Citizens can defend themselves if they fear their life is endangered. The officer in Ferguson, Mo., who killed an unarmed man felt his life was endangered, but did the Grapevine officer feel the same way?
If not, what is his defense and what needs to occur so officers are seen as good people who are here to protect us and not as someone to be feared and avoided?
— William G. Frey, Fort Worth
I am tired of our police officers being blamed for doing their jobs. They are being (under-)paid to face possible death every day.
Laws are made to protect all of us. If we break the law, we must suffer the consequences. Seems fair to me.
Those who are new to our country should be willing to learn and abide by the laws of our land.
If ordered to “stop” by a policeman, then by all means, stop and do not move.
The officer is in charge. If you are innocent, you have nothing to fear. If you are guilty, then face the consequences. Why is that difficult to understand?

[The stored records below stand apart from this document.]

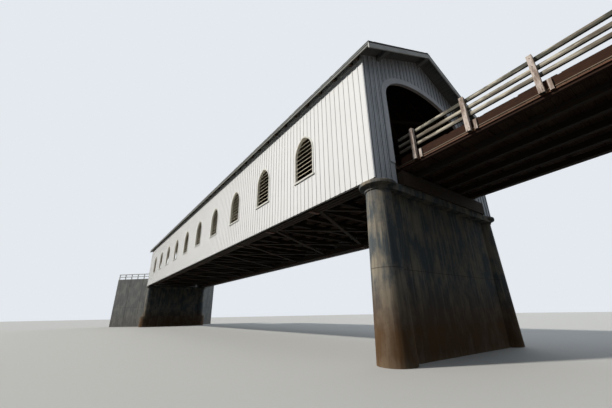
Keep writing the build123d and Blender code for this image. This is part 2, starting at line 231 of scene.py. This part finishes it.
def railGrimeAndShade(tree, colour, flakes, fine):
    # grime and painted shade along each rail's lower edge, ragged by up to 20 mm, widening the dark
    # underside, and a top rail dark in patches
    lengths = mottle(tree, (1538, 222.2, 222.2), 4.0, 0.6)
    colour = coat(tree, colour, "584A3C", 0.72, (lengths, 0.5, 0.56))     # whole lengths gone bare
    # height with the climb taken off
    level = addNode(tree, "Math", {0: placeAlong(tree, 0), 1: -approach["grade"],
                                   2: placeAlong(tree, 2)}, operation="MULTIPLY_ADD").outputs[0]
    ragged = addNode(tree, "Math", {0: fine, 1: -0.02, 2: level},
                     operation="MULTIPLY_ADD").outputs[0]
    feet = [foot + climb(0) for foot in approach["railFeet"]]             # as level counts them
    # a dark band along each rail's lower edge: painted shade that widens the underside, with grime
    for foot in feet:
        colour = coat(tree, colour, "4B443A", 0.75,
                      (ragged, foot + 0.026, foot + 0.01), (level, foot - 0.004, foot))
    # the top rail darkened in patches
    onTop = addNode(tree, "Math", {0: level, 1: feet[0] - 0.01}, operation="GREATER_THAN")
    return coat(tree, colour, "45473E", 0.8, (flakes, 0.42, 0.56), (onTop.outputs[0], 0, 1))


def peelingPaint(name, paint, bare, grain, rails=False):
    # old cream paint on weathered wood: flaked off in patches to grey-brown, with undersides
    # darkened as painted shade; here the grain is the size of a flaked patch
    material, tree, shader = startMaterial(name, paint, 0.66)
    flakes = mottle(tree, grain, 7.0, 0.68)
    fine = mottle(tree, [size / 6 for size in grain], 5.0, 0.65)
    patches = addNode(tree, "MapRange", {0: flakes, 1: 0.47, 2: 0.57, 4: 0.85}).outputs[0]
    specks = addNode(tree, "MapRange", {0: fine, 1: 0.56, 2: 0.66, 4: 0.6}).outputs[0]
    bared = addNode(tree, "Math", {0: patches, 1: specks}, operation="MAXIMUM").outputs[0]
    colour = coat(tree, paint, bare, bared)
    if rails:
        colour = railGrimeAndShade(tree, colour, flakes, fine)
    # painted shade: faces that look down are darkened
    colour = coat(tree, colour, "2E2A24", 1.0, (faceAlong(tree, 2), -0.3, -0.7))
    relief = addNode(tree, "Math", {0: fine, 1: bared}, operation="SUBTRACT").outputs[0]
    closeMaterial(tree, shader, colour, relief, 0.4, 0.003)
    return material


def wallPaint():
    # white house paint on upright boards: chalky, dirtied at the foot by road spray
    material, tree, shader = startMaterial("chalkyWhitePaint", "ECEDED", 0.62, specular=0.25)
    fine = mottle(tree, (15.38, 15.38, 256.4), 6.0, 0.65)     # grain, coarser than real to show
    clouds = mottle(tree, (2564, 2564, 1709), 5.0)
    runs = mottle(tree, (83.33, 83.33, 2000), 2.0)
    boards = boardTone(tree, 0, batten["pitch"], nearEnd)
    colour = coat(tree, "F4F4F3", "D0D0CC", 0.12, (boards, 0, 1))
    colour = coat(tree, colour, "B4AFA2", 0.1,
                  (placeAlong(tree, 2), batten["sprayTop"], batten["sprayFull"]), (runs, 0.35, 0.7))
    colour = coat(tree, colour, "C6C5BF", 0.1, (clouds, 0.45, 0.75))
    colour = coat(tree, colour, "A9A69B", 0.35, (fine, 0.62, 0.74))
    closeMaterial(tree, shader, colour, fine, 0.25, 0.002)
    return material


def sawnTimber(name, light, dark, grain, joints=None):
    # rough-sawn softwood, weathered: matt, long grain with darker checks
    material, tree, shader = startMaterial(name, light, 0.82)
    fibres = mottle(tree, [2.5 * size for size in grain], 7.0, 0.62)     # coarser than under paint
    patches = mottle(tree, (1250, 1250, 1250))
    uneven = addNode(tree, "MapRange", {0: patches, 1: 0.25, 2: 0.7, 3: 0.5, 4: 1.0}).outputs[0]
    colour = coat(tree, light, dark, uneven, (fibres, 0.35, 0.68))
    relief = fibres
    if joints:       # between planks laid side by side along an axis
        axis, pitch, gap = joints
        lines = jointLines(tree, axis, pitch, gap)
        colour = coat(tree, colour, dark, 0.45, (boardTone(tree, axis, pitch), 0, 1))
        colour = coat(tree, colour, "0D0A08", 0.85, (lines, 0, 1))
        relief = addNode(tree, "Math", {0: lines, 1: -1.5, 2: fibres},
                         operation="MULTIPLY_ADD").outputs[0]
    closeMaterial(tree, shader, colour, relief, 0.45, 0.004)
    return material


def roofBoards():
    # roof sheathing: dark bare softwood indoors, old grey-white paint where it hangs out past the
    # walls, end faces along x near black
    material, tree, shader = startMaterial("roofSheathing", "4A3D31", 0.8)
    fibres = mottle(tree, (333.3, 20.83, 20.83), 6.0, 0.62)
    indoors = []
    for axis, middle, half in ((0, (nearEnd + farEnd) / 2, (nearEnd - farEnd) / 2),
                               (1, 0.0, halfWidth - 0.01)):
        within = addNode(tree, "Math", {0: placeAlong(tree, axis), 1: middle, 2: half},
                         operation="COMPARE")
        indoors.append((within.outputs[0], 0, 1))
    bare = coat(tree, "4B3D30", "1F1812", 1.0, (fibres, 0.35, 0.68))
    painted = coat(tree, "8C8E8D", "5F615C", 1.0, (fibres, 0.4, 0.7))
    colour = coat(tree, painted, bare, 1.0, *indoors)
    colour = coat(tree, colour, "17130F", 0.7, (jointLines(tree, 1, real(0.2), 0.007), 0, 1))
    # end faces along x turned near black
    ends = addNode(tree, "Math", {0: faceAlong(tree, 0)}, operation="ABSOLUTE").outputs[0]
    colour = coat(tree, colour, "16130F", 1.0, (ends, 0.6, 0.8))
    closeMaterial(tree, shader, colour, fibres, 0.35, 0.003)
    return material


concrete = {
    "pourJoint": 1.53,           # heights above the water line
    "jointHalf": 0.008,
    "stainTop": 1.4,
    "stainFull": 0.5,
    "bleachTop": 0.32,
    "bleachFull": 0.16,
}


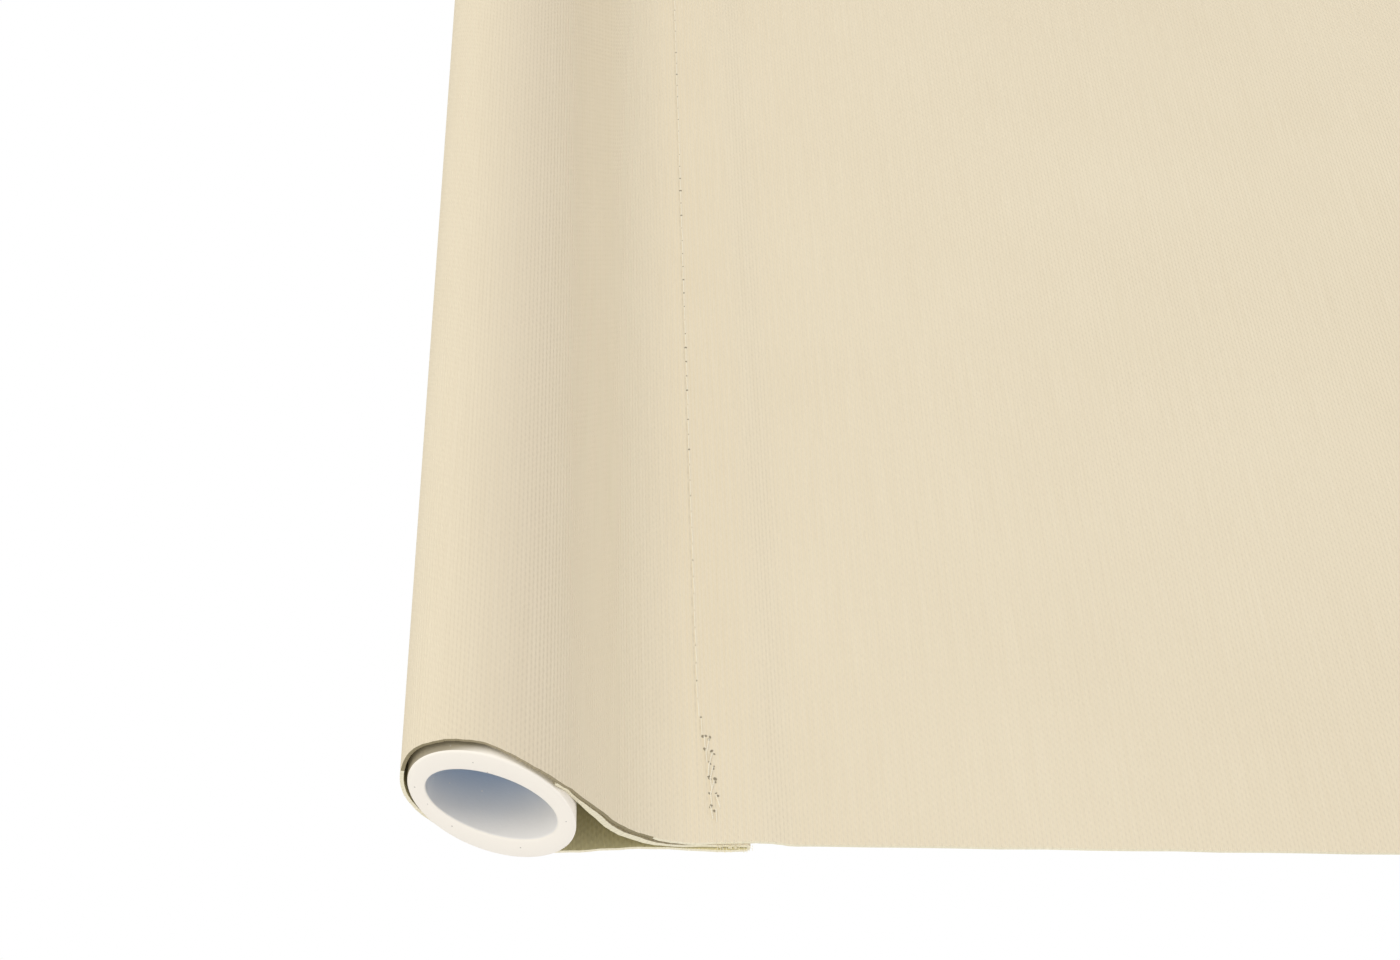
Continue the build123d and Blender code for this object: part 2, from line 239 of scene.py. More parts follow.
# Cloth: a ribbed face, a coated back and what the cut edge shows
weave = {
    "rib": 0.474,          # mm, 21 threads to the centimetre
    "ribRise": 1.3,        # height of a rib against the beads along it
    "pick": 0.46,
    "depth": 0.022,        # mm
    "coatedDepth": 0.6,    # share of that depth that shows through the coating
    "slubs": (0.05, 2.1, 1.0),  # noise over the flat cut: long across the width, short down the cloth
    "clouds": 0.03,
    "toneMiddle": 0.45,
    "seam": 292.1,         # mm down the flat cut
    "seamWidth": 0.35,
    "seamSink": 1.5,
    "face": "e4d8bf",
    "faceDark": "dfd2b8",
    "back": "e1d8bd",
    "pocket": "d8ce9f",    # the coating inside the hem, with painted shade: darker and more olive, for light bounced off the cloth
    "paintedEdgeShade": "93886b",
    "paintedShade": "b9aa95",
    "shadeAt": 320.1,      # mm down the flat cut: middle of the painted shade, where the cloth bends over the tube
    "shadeWidth": 7.0,
    "shadeDepth": 0.3,
    "pale": "f4ecd2",
    "lint": "9a907c",
    "lintScale": 0.045,
    "lintSize": 0.006,
}


def clothMaterial(name, light, dark, depth):
    material, tree, shader = newMaterial(name, {"Roughness": 0.85, "Specular IOR Level": 0.2})
    uv = addNode(tree, "ShaderNodeUVMap")
    split = addNode(tree, "ShaderNodeSeparateXYZ", None, {0: uv.outputs[0]})
    across, down = split.outputs[0], split.outputs[1]  # mm on the flat cut
    multiply, sine = {"operation": "MULTIPLY"}, {"operation": "SINE"}
    # ribs along the tube, each broken into the over and under of a plain weave
    ribs = addNode(tree, "ShaderNodeMath", multiply, {0: down, 1: 2 * math.pi / weave["rib"]})
    ribs = addNode(tree, "ShaderNodeMath", sine, {0: ribs.outputs[0]})
    picks = addNode(tree, "ShaderNodeMath", multiply, {0: across, 1: math.pi / weave["pick"]})
    picks = addNode(tree, "ShaderNodeMath", sine, {0: picks.outputs[0]})
    steps = addNode(tree, "ShaderNodeMath", multiply, {0: down, 1: math.pi / weave["rib"]})
    steps = addNode(tree, "ShaderNodeMath", sine, {0: steps.outputs[0]})
    beads = addNode(tree, "ShaderNodeMath", multiply, {0: picks.outputs[0], 1: steps.outputs[0]})
    height = addNode(tree, "ShaderNodeMath", {"operation": "MULTIPLY_ADD"},
                     {0: ribs.outputs[0], 1: weave["ribRise"], 2: beads.outputs[0]})
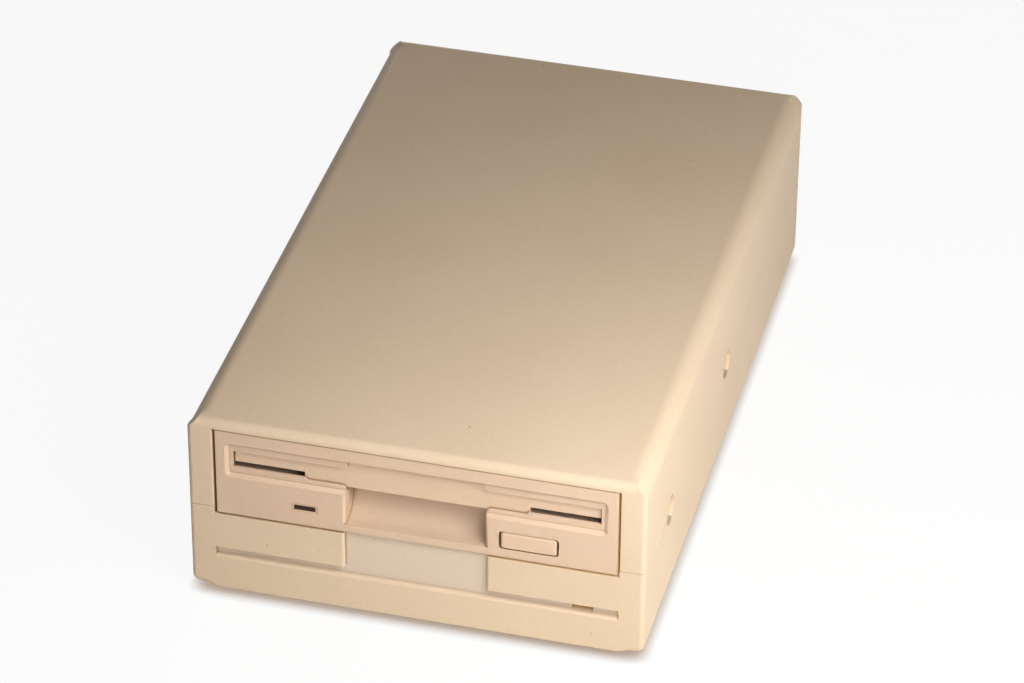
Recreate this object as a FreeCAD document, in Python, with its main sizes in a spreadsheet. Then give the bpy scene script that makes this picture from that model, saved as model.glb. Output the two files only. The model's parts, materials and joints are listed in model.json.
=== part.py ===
"""External 3.5-inch floppy disk drive: a two-shell plastic case around a one-inch-high drive.

Frame: X to the right seen from the front, Y to the rear, Z up. The origin lies under the middle of the
whole object, on the surface that its feet stand on. All lengths are in millimetres.
"""
import FreeCAD, Part
import math
import os

import Sketcher
from FreeCAD import Placement, Rotation, Vector

doc = FreeCAD.newDocument("floppy_drive")
sheet = doc.addObject("Spreadsheet::Sheet", "Dimensions")
nodes = []


# ---------------------------------------------------------------- sizes

class Size(float):
    """A length that remembers the sheet formula it comes from, so that features can be bound to it."""

    def __new__(cls, value, formula):
        size = float.__new__(cls, value)
        size.formula = formula
        return size

    def __add__(self, other):
        return Size(float(self) + float(other), f"({formula(self)} + {formula(other)})")

    def __radd__(self, other):
        return Size(float(other) + float(self), f"({formula(other)} + {formula(self)})")

    def __sub__(self, other):
        return Size(float(self) - float(other), f"({formula(self)} - {formula(other)})")

    def __rsub__(self, other):
        return Size(float(other) - float(self), f"({formula(other)} - {formula(self)})")

    def __mul__(self, other):
        return Size(float(self) * float(other), f"({formula(self)} * {formula(other)})")

    def __rmul__(self, other):
        return Size(float(other) * float(self), f"({formula(other)} * {formula(self)})")

    def __truediv__(self, other):
        return Size(float(self) / float(other), f"({formula(self)} / {formula(other)})")

    def __neg__(self):
        return Size(-float(self), f"(-1 * {formula(self)})")


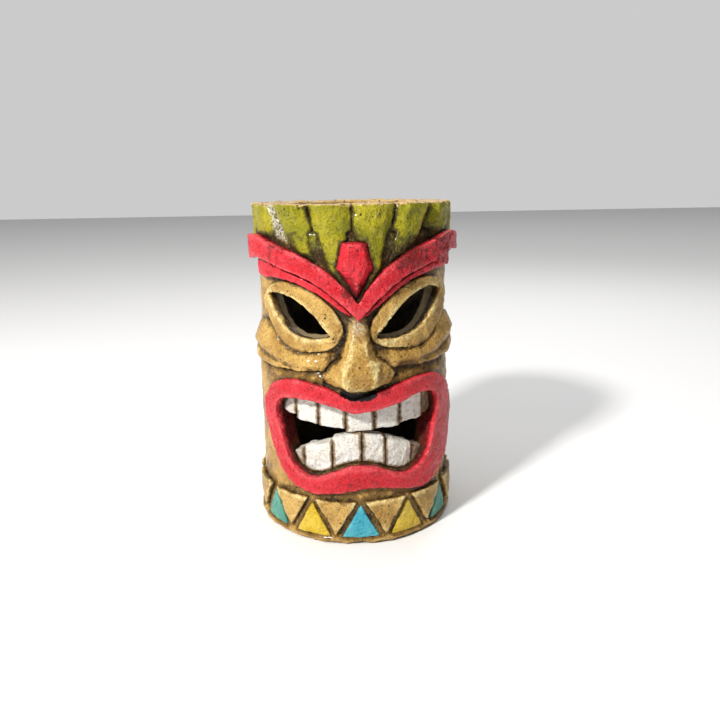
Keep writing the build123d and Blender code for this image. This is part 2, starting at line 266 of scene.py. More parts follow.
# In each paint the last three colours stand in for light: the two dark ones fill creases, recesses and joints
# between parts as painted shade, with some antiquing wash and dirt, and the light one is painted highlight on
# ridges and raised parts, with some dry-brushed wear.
paints = {
    "tan_stone": {"base": (0.44, 0.245, 0.055), "pale": (0.74, 0.47, 0.135), "dark": (0.19, 0.098, 0.020),
                  "shadeWash": (0.185, 0.100, 0.022), "shadeGrime": (0.040, 0.021, 0.007), "edge": (0.98, 0.80, 0.36),
                  "rough": (0.24, 0.44), "varnish": 0.25, "pits": 0.42},
    "red_paint": {"base": (0.64, 0.014, 0.026), "pale": (0.76, 0.034, 0.052), "dark": (0.36, 0.012, 0.014),
                  "shadeWash": (0.19, 0.012, 0.012), "shadeGrime": (0.050, 0.012, 0.009), "edge": (0.88, 0.13, 0.15),
                  "rough": (0.22, 0.40), "varnish": 0.28, "pits": 0.36},
    "green_paint": {"base": (0.255, 0.250, 0.007), "pale": (0.50, 0.42, 0.022), "dark": (0.105, 0.095, 0.005),
                    "shadeWash": (0.085, 0.070, 0.010), "shadeGrime": (0.030, 0.020, 0.006), "edge": (0.66, 0.58, 0.08),
                    "rough": (0.24, 0.46), "varnish": 0.30, "pits": 0.44},
    "white_paint": {"base": (0.85, 0.82, 0.74), "pale": (0.95, 0.94, 0.90), "dark": (0.55, 0.44, 0.28),
                    "shadeWash": (0.34, 0.22, 0.11), "shadeGrime": (0.060, 0.034, 0.016), "edge": (0.96, 0.95, 0.92),
                    "rough": (0.28, 0.5), "varnish": 0.25, "pits": 0.14},
    "blue_paint": {"base": (0.050, 0.42, 0.56), "pale": (0.15, 0.57, 0.66), "dark": (0.020, 0.20, 0.28),
                   "shadeWash": (0.050, 0.090, 0.080), "shadeGrime": (0.035, 0.030, 0.016), "edge": (0.30, 0.66, 0.72),
                   "rough": (0.30, 0.5), "varnish": 0.20, "pits": 0.22},
    "teal_paint": {"base": (0.075, 0.33, 0.25), "pale": (0.20, 0.50, 0.38), "dark": (0.025, 0.15, 0.11),
                   "shadeWash": (0.045, 0.070, 0.045), "shadeGrime": (0.030, 0.028, 0.014), "edge": (0.34, 0.60, 0.48),
                   "rough": (0.30, 0.5), "varnish": 0.20, "pits": 0.22},
    "yellow_paint": {"base": (0.74, 0.50, 0.025), "pale": (0.88, 0.66, 0.12), "dark": (0.42, 0.24, 0.010),
                     "shadeWash": (0.16, 0.095, 0.012), "shadeGrime": (0.060, 0.036, 0.008), "edge": (0.90, 0.74, 0.26),
                     "rough": (0.30, 0.5), "varnish": 0.20, "pits": 0.22},
}
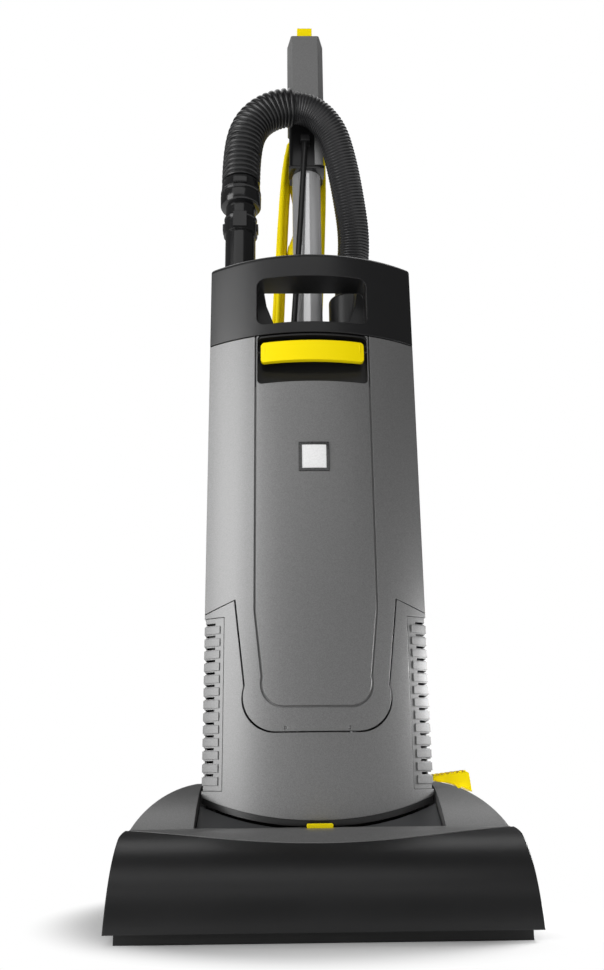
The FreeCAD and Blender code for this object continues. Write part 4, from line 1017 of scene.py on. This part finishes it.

This protection is part of our freedom.
Our servicemen and women fight and sometimes die for it. It is precious, and it works great for most of us.
If it does not work for you and you do not want to play by the rules, move to another country.
— Marjorie Grigsby, Weatherford
I drive the posted speed limit on Chisholm Trail Parkway while drivers fly by me, obviously speeding.
I’ve never seen anyone stopped there for speeding.
Does anyone really care if you speed on the parkway?
I’m feeling real dumb driving the limit.